The advantage of surf stores is they will usually let you try before you buy. The disadvantage is that they do not usually have a great deal of variety when it comes to carrying used boards.
Ebay is another good option, but whatever you do, make sure you inspect the board before you buy it.
How to inspect a board:
And I mean really inspect it. This means:
- scrape off all wax first – wax can be used by unscrupulous sellers to hide a multitude of sins.
- run your hands over the board – you’re feeling for cracks, dings, soft spots, and also to check that the rails run symmetrically down. Start from the nose of the board and run your hands down the rails at the same speed. If one hand moves out of line, you know that there is something wrong with the rails. Do this a couple of times.
- pay close attention to the nose, tail, and fins – these are parts that are particularly susceptible to cracks and dings. In particular, make sure you wiggle the fins to make sure there are no hidden cracks and that they are not sitting loose.
- ask about repair jobs – if the surfboard has been repaired, ask the seller who repaired it and how it was repaired. Check the repair job to make sure it covers the entirety of the problem.
- ask to take it for a test run – it’s a good idea to arrange the purchase to take place at the beach so that you can take your (potential) new stick for a test run.
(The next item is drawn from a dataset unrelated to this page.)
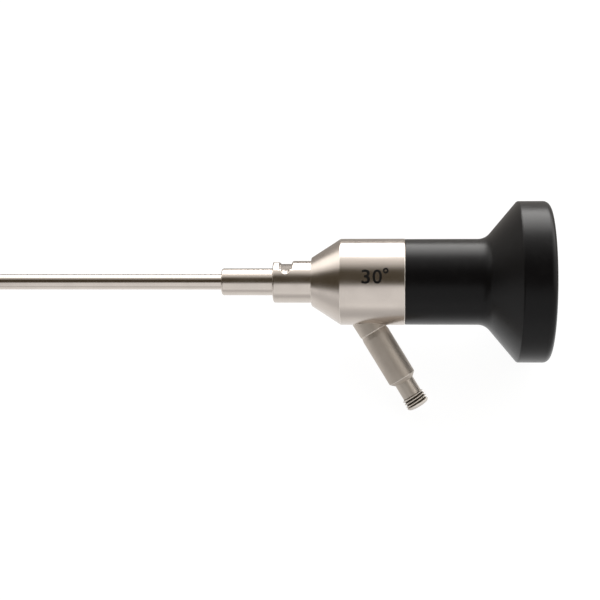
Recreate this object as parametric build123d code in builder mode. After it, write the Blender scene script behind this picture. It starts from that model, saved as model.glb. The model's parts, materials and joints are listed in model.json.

I was lucky enough to be able to do that with my first purchase and it gave me that added peace of mind.
- check for cracks and dings – you should expect used surfboards to have a couple dings (i.e. dents on the surface of the board) and usually they would not compromise the integrity of the surfboard. However, if the board is heavily dinged, reconsider buying it. Cracks are much more problematic. Unless you know the cost of repair would be reasonable, I would stay away from cracked boards.
- check for discolouration – heavily discoloured parts of the surfboard mean that water has seeped through the protective outer layer (e.g. fiberglass) and into the foam. Yellowing of the board can also indicate that it has been left out in the sun for too long, and this can affect the structural integrity of the board.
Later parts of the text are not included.